To avoid a bottleneck, make sure to balance your hardware. With modern GPUs and CPUs, this should be fairly obvious. If you pair an RTX 3080 with a Core i3-8100, for example, you’re going to run into a CPU bottleneck. The goal with bottlenecks is to avoid wide gaps where you’re pairing a high-end, recent component with a low-end one that’s several generations old.
Not all bottlenecks are a cause for concern, either. For instance, you’ll always have a GPU bottleneck when playing at 4K, but that’s just because 4K is extremely demanding for modern graphics cards.
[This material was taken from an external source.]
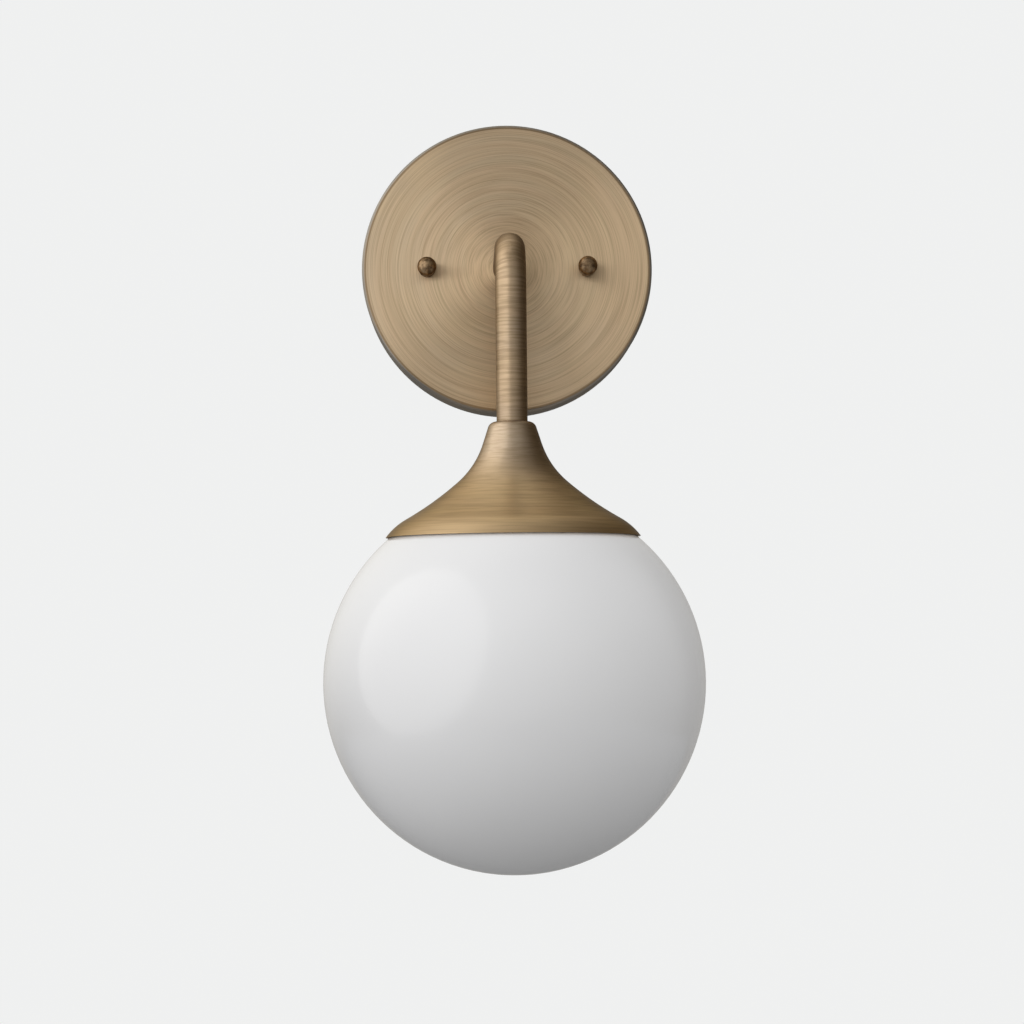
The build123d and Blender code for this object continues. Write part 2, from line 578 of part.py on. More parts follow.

The only time when a PC bottleneck is a problem is when you’re getting much lower performance out of a component than you should be.
Although the idea of limiting your hardware with a bottleneck is frightening, you shouldn’t pay too much attention to it. Even a PC with the latest, most expensive hardware will have several bottlenecks throughout it. The most important time to look into bottlenecks is when you’re about to upgrade your PC to avoid spending too much money on a component your machine can’t take full advantage of.
I’ve focused on the CPU/GPU dynamic in gaming PCs here, because that’s where you’ll see the clearest signs of a bottleneck. In some cases, you may see them elsewhere in your machine. If you’re using a memory-intensive application like Adobe Premiere Pro, for example, a high-core processor may be bottlenecked by not having enough RAM.
The best advice is to just keep bottlenecks in mind. They can help inform upgrade decisions, but you shouldn’t seek them out if you’re happy with the performance of your PC.